Predictably, when the sunsetting was announced on the forum, it lit up, with users saying things like:

“I initially thought this was an April fool’s joke, then I realized it was August. The only reason we chose BitBucket over GitHub in the first place was because of the Mercurial support, so we really have no reason to stay with BitBucket if Mercurial is removed. A sad day indeed, but hey, the almighty buck wins out again over customer loyalty :(”

“Probably most Mercurial customers will either move their repos to another Mercurial site or else they convert the affected repositories to git and move to a provider with – let’s hope so – more long term service continuity.”

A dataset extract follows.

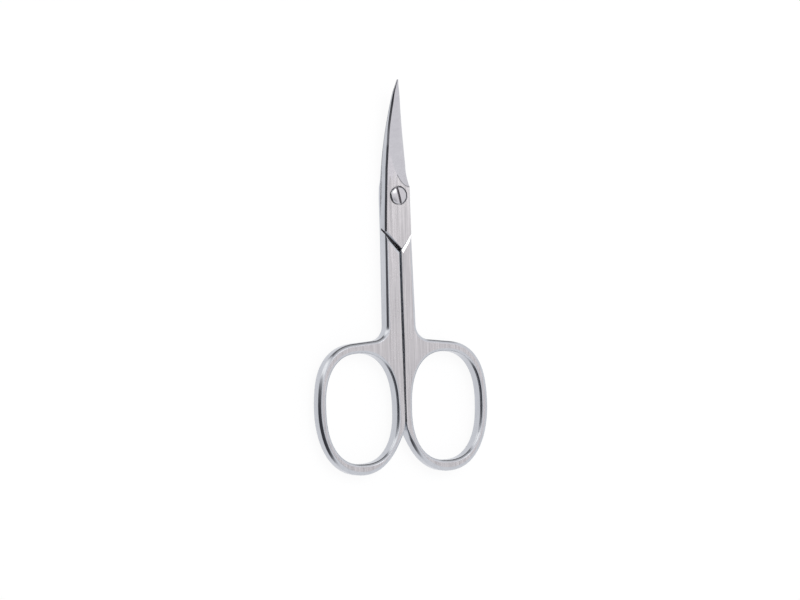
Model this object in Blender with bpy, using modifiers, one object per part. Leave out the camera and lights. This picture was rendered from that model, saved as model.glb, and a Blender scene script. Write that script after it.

“If there is no automated script to make the transition, I’m afraid all my repos will migrate to GitHub.”

The announcement also suggested, to users who want to stick with Mercurial, that there are other vendors still hosting Mercurial repos. But why would they stay in business if the biggest player is exiting the market (because of shrinking market- and mind-share for Mercurial)? Sadly, it doesn’t look good for the future of Mercurial generally.

If you have the stomach for such things, you can read the comments on Hacker News about this announcement. Fortunately, just to keep things lively, at least one person mentioned Fossil! (You should go read about Fossil. It’s an interesting project, brought to you by the same folks that make SQLite.)

I’m wondering if this isn’t the beginning of the end for Bitbucket. They were founded as “GitHub for Mercurial users”. Then they added Git. Then they discovered that their users prefer Git to Mercurial. Then they axed Mercurial support. What now distinguishes them from GitHub?

There is a compelling reason for people to switch over to GitHub: the community on GitHub is four times larger.

According to the GitHub homepage, as of August 2019 it had 40M users and 100M repos. Bitbucket homepage doesn’t mention repo count but says “more than 10M developers” use Bitbucket.

For now I’m keeping my account on Bitbucket as a backup, but their fortunes could change quickly.